DATA BLOCK:

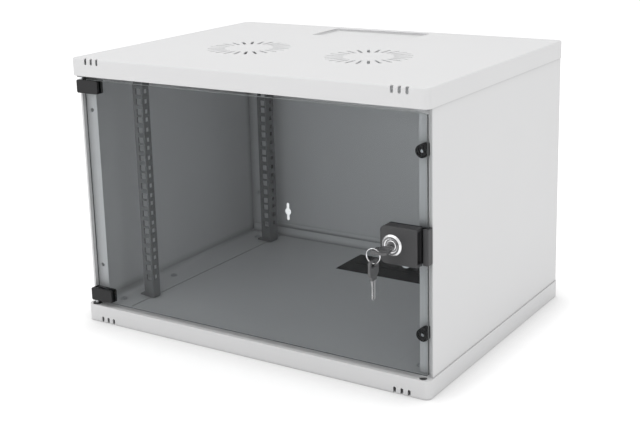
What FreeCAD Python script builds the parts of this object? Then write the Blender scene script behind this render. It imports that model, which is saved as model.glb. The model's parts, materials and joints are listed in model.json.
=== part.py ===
"""Wall mount network cabinet, 7 units high, with a hinged glass door and a cam lock.

Frame: X to the right, Y from the door to the wall, Z up. The origin is the centre of
the cabinet's bottom face. Every size in the sheet is in millimetres.
"""
import FreeCAD, Part
import Sketcher
import math
import operator
import os
from FreeCAD import Placement, Rotation, Vector

SIZES = (
    ("cab_width", 600, "overall width of the two covers"),
    ("cab_depth", 450, "overall depth of the two covers"),
    ("cab_height", 416, "overall height"),
    ("cover_rim", 27, "height of a cover's folded rim"),
    ("cover_sheet", 1.5, "steel of the covers"),
    ("corner_radius", 9, "vertical corners of the covers"),
    ("bend_radius", 2.5, "outside of the covers' long bends"),
    ("lip_depth", 24, "inward lip along the front rim"),
    ("sheet_gap", 0.3, "clearance between neighbouring sheets"),
    ("side_sheet", 1.2, "steel of the side, rear and floor panels"),
    ("side_setback", 14.5, "front edge of the side panels behind the covers' front"),
    ("front_lip", 4, "narrow lip beside the door, in front of the flange"),
    ("flange_back", 25, "side panel's flange behind the covers' front"),
    ("front_flange", 24, "side panel's flange behind the door"),
    ("rear_flange", 24, "side panel's flange under the rear panel"),
    ("foot_flange", 66, "side panel's flanges on the floor and under the roof"),
    ("rear_recess", 1.5, "rear panel inside the covers' rear rims"),
    ("rear_screw_in", 8, "rear panel's screws from its edge"),
    ("rear_screw_low", 100, "rear panel's screws from top and bottom"),
    ("floor_drop", 2, "floor panel below the bottom cover's rim"),
    ("vent_spacing", 212, "between the two vent rings"),
    ("vent_back", 188, "vent rings behind the front"),
    ("vent_inner", 37, "inner end of a vent slot"),
    ("vent_outer", 65, "outer end of a vent slot"),
    ("vent_slot", 4.5, "width of a vent slot"),
    ("vent_count", 24, "slots in a ring"),
    ("entry_width", 175, "cable entries in roof and floor"),
    ("entry_depth", 84, "cable entries in roof and floor"),
    ("entry_radius", 3, "corners of the cable entries"),
    ("roof_entry_shift", -8, "roof entry from the middle"),
    ("roof_entry_back", 348, "front edge of the roof entry"),
    ("floor_entry_shift", 40, "floor entry from the middle"),
    ("floor_entry_back", 331, "front edge of the floor entry"),
    ("entry_sink", 4, "roof entry plate below the roof"),
    ("entry_lap", 9, "entry plate's border under the roof"),
    ("pull_slot_long", 18, "slot for a finger in the entry plate"),
    ("pull_slot_wide", 6, "slot for a finger in the entry plate"),
    ("pull_slot_in", 15, "slot's middle from the entry's side"),
    ("pull_slot_back", 7, "slot's middle from the entry's front"),
    ("seal_thick", 2, "rubber sheet under the floor panel"),
    ("cable_slot", 8, "slit in that sheet"),
    ("cable_slot_in", 15, "slit from the entry's sides"),
    ("floor_bend", 1.8, "outside of the floor panel's bends"),
    ("floor_upstand", 15, "floor panel's flange in front of the rear panel"),
    ("corner_slot", 4.5, "width of the slots at the front corners"),
    ("corner_slot_pitch", 11, "between those slots"),
    ("corner_slot_in", 30, "outermost slot from the cover's side"),
    ("corner_slot_tall", 9.5, "how far a slot runs down the rim"),
    ("corner_slot_over", 4, "how far a slot runs over the bend"),
    ("corner_slot_bevel", 1.2, "blunt end of a slot"),
    ("bolt_from_side", 36, "panel bolts from the cabinet's side"),
    ("bolt_front", 46, "front panel bolt behind the front"),
    ("bolt_middle", 169, "middle panel bolt"),
    ("bolt_rear", 410, "rear panel bolt"),
    ("bolt_hole", 5.6, "clearance hole of a bolt"),
    ("bolt_shank", 5, "bolt diameter"),
    ("bolt_head", 9.5, "bolt head diameter"),
    ("bolt_head_tall", 3, "bolt head height"),
    ("nut_across", 10, "nut diameter over its corners"),
    ("nut_tall", 4, "nut height"),
    ("stud_reach", 10, "weld stud below the roof"),
    ("rear_screw_reach", 6, "rear panel's screws"),
    ("rear_screw_head", 2, "rear panel's screws"),
    ("rail_units", 7, "rack units"),
    ("rail_unit", 44.45, "height of one rack unit"),
    ("rail_hole", 9.5, "square hole"),
    ("rail_hole_end", 6.35, "first hole from the unit's end"),
    ("rail_hole_step", 15.875, "between the holes of one unit"),
    ("rail_hole_span", 465, "between the left and right columns of holes"),
    ("rail_inside", 450, "clear width between the rails"),
    ("rail_flange", 18.5, "rail's face"),
    ("rail_web_front", 16, "front rail's depth"),
    ("rail_web_rear", 25, "rear rail's depth"),
    ("rail_sheet", 2, "steel of the rails"),
    ("rail_window", 7, "square window in the rail's side"),
    ("rail_front_left", 72, "front left rail behind the front"),
    ("rail_front_right", 122, "front right rail, one step further back"),
    ("rail_rear_left", 395, "rear left rail behind the front"),
    ("rail_rear_right", 395, "rear right rail behind the front"),
    ("rail_foot_end", 46, "end of a rail's foot from the cabinet's side"),
    ("rail_foot_bolt", 56, "foot bolt from the cabinet's side"),
    ("keyhole_from_side", 81, "wall keyholes from the cabinet's side"),
    ("keyhole_from_end", 71, "wall keyholes from top and bottom"),
    ("keyhole_eye", 13, "keyhole's round middle"),
    ("keyhole_slot", 6, "keyhole's slots"),
    ("keyhole_tall", 33, "keyhole from end to end"),
    ("bead_from_rim", 19, "stiffening bead from the covers' rims"),
    ("bead_width", 7, "stiffening bead"),
    ("bead_rise", 2, "stiffening bead"),
    ("bead_in", 4, "stiffening bead from the side panels' flanges"),
    ("glass_thick", 4, "door glass"),
    ("glass_back", 6, "glass behind the covers' front"),
    ("glass_left", 20, "glass edge from the cabinet's left side"),
    ("glass_right", 5, "glass edge from the cabinet's right side"),
    ("glass_bottom", 5, "glass above the bottom cover's rim"),
    ("glass_top", 6, "glass below the top cover's rim"),
    ("glass_corner", 2.5, "glass corners"),
    ("pivot_from_side", 13, "door pivots from the cabinet's side"),
    ("pivot_back", 8, "door pivots behind the covers' front"),
    ("pivot_bore", 11, "pivot hole in a cover's lip"),
    ("pivot_pin", 6, "pivot pin"),
    ("pivot_nose", 4, "pin beyond the lip's face"),
    ("pivot_bevel", 1, "pin's end"),
    ("bush_flange", 1.5, "pivot bush's flange, its width and height"),
    ("bush_neck", 2, "pivot bush beyond the lip"),
    ("press_gap", 0.05, "round a pressed bush"),
    ("running_gap", 0.05, "running clearance round a pin"),
    ("pin_seat", 14, "pivot pin's length inside its clamp"),
    ("clamp_width", 41, "hinge clamp"),
    ("clamp_tall", 20, "hinge clamp"),
    ("clamp_front", 4.2, "hinge clamp in front of the glass"),
    ("clamp_rear", 5.6, "hinge clamp behind the glass"),
    ("clamp_left", 8, "hinge clamp from the cabinet's left side"),
    ("clamp_radius", 2.5, "hinge clamp's corners"),
    ("clamp_inset", 2, "hinge clamp from the glass's end"),
    ("pad_thick", 0.3, "rubber between a clamp and the glass"),
    ("pad_inset", 1, "rubber inside the clamp's edges"),
    ("grub_screw", 4, "hinge clamp's grub screws"),
    ("grub_socket", 2.3, "their sockets over the corners"),
    ("lock_from_side", 48, "lock axis from the cabinet's right side"),
    ("lock_height", 210, "lock axis above the base"),
    ("lock_plate_left", 18, "lock clamp left of the lock axis"),
    ("lock_plate_right", 35.5, "lock clamp right of the lock axis"),
    ("lock_plate_below", 26, "lock clamp below the lock axis"),
    ("lock_plate_above", 25, "lock clamp above the lock axis"),
    ("lock_plate_radius", 8, "lock clamp's left corners"),
    ("lock_plate_thick", 16, "lock clamp in front of the glass"),
    ("lock_bar", 8, "grip bar round the glass edge"),
    ("lock_bar_short", 1.5, "grip bar inside the lock clamp's ends"),
    ("lock_bar_front", 5, "grip bar in front of the glass"),
    ("lock_bar_radius", 1.6, "grip bar's long edges"),
    ("lock_rear_thick", 5, "lock clamp behind the glass"),
    ("lock_wrap_play", 0.4, "grip bar in front of the side panel's lip"),
    ("lock_wrap_gap", 0.8, "thick rear clamp from that lip"),
    ("lock_rear_inset", 3, "rear lock clamp inside the front one's left edge"),
    ("lock_face_bevel", 1.4, "lock clamp's face edges"),
    ("finger_groove", 5, "finger groove in the lock clamp's right side"),
    ("groove_front", 3, "groove behind the clamp's face"),
    ("groove_rear", 2.5, "groove in front of the clamp's rear"),
    ("groove_end", 4, "groove inside the clamp's ends"),
    ("gasket_side", 4.5, "lock gasket inside the clamp's sides"),
    ("gasket_end", 2, "lock gasket inside the clamp's ends"),
    ("lock_bezel", 29, "lock's bright ring"),
    ("lock_bezel_proud", 3.2, "lock's bright ring"),
    ("bezel_dish", 1, "hollow round the plug"),
    ("bezel_dish_wide", 1.6, "flat floor of that hollow"),
    ("bezel_crown", 2.4, "sloped outer part of the ring"),
    ("bezel_edge", 0.8, "straight outer edge of the ring"),
    ("lock_barrel", 20, "lock barrel"),
    ("lock_barrel_gap", 0.4, "round the barrel in the glass and clamp"),
    ("lock_nut", 27, "barrel's nut over its corners"),
    ("lock_nut_tall", 5, "barrel's nut"),
    ("lock_plug", 14, "turning plug"),
    ("plug_sink", 0.4, "plug behind the ring's face"),
    ("plug_bevel", 0.8, "plug's front edge"),
    ("plug_square", 8, "square tail that carries the cam"),
    ("lock_tail", 12, "barrel behind the rear clamp"),
    ("keyway_wide", 8.6, "keyway"),
    ("keyway_tall", 2.6, "keyway"),
    ("cam_long", 42, "lock cam from its axis to its tip"),
    ("cam_wide", 16, "lock cam"),
    ("cam_thick", 2.5, "lock cam"),
    ("cam_screw", 12, "head of the cam's screw"),
    ("cam_screw_tall", 3, "head of the cam's screw"),
    ("key_blade_wide", 8, "key"),
    ("key_blade_thick", 2, "key"),
    ("key_blade_long", 27, "key"),
    ("key_tip", 2, "slanted corners of the blade's tip"),
    ("key_out", 8, "bare blade in front of the lock"),
    ("key_neck", 5, "key's collar"),
    ("key_collar", 12, "key's collar"),
    ("key_head_long", 22, "key's grip"),
    ("key_head_wide", 22, "key's grip"),
    ("key_head_thick", 3.4, "key's grip"),
    ("key_corner", 5, "key's grip"),
    ("key_eye_long", 16, "slot in the grip"),
    ("key_eye_tall", 7, "slot in the grip"),
    ("key_bridge", 3, "grip outside its slot"),
    ("ring_radius", 9.6, "split ring, middle of its wire"),
    ("ring_wire", 1.6, "split ring's wire"),
    ("ring_play", 0.7, "between ring and grip"),
    ("bumper_width", 18, "door bumper"),
    ("bumper_from_side", 15.5, "door bumpers from the cabinet's side"),
    ("bumper_low", 86, "lower bumper above the base"),
    ("bumper_from_top", 83, "upper bumper below the cabinet's top"),
    ("bumper_stem", 6, "bumper's stem"),
    ("bumper_play", 0.2, "round the stem in its hole"),
    ("bumper_tail", 3, "stem behind the flange"),
    ("bumper_nose", 1.5, "height of the bumper's narrower front"),
    ("bumper_step", 1, "width of the step round it"),
)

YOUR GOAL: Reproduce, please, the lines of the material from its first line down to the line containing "a cam lock.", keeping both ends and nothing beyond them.

FINAL RESULT:
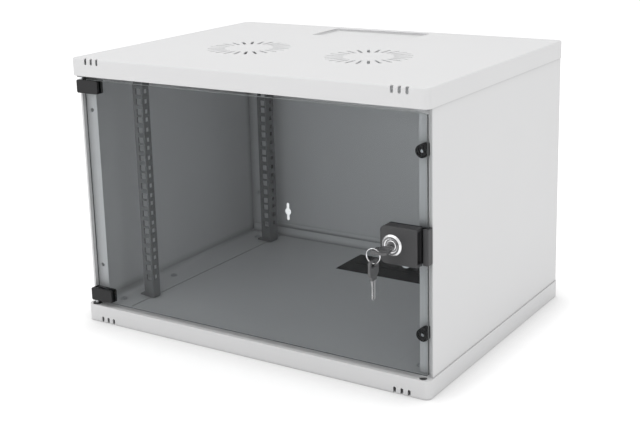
What FreeCAD Python script builds the parts of this object? Then write the Blender scene script behind this render. It imports that model, which is saved as model.glb. The model's parts, materials and joints are listed in model.json.
=== part.py ===
"""Wall mount network cabinet, 7 units high, with a hinged glass door and a cam lock.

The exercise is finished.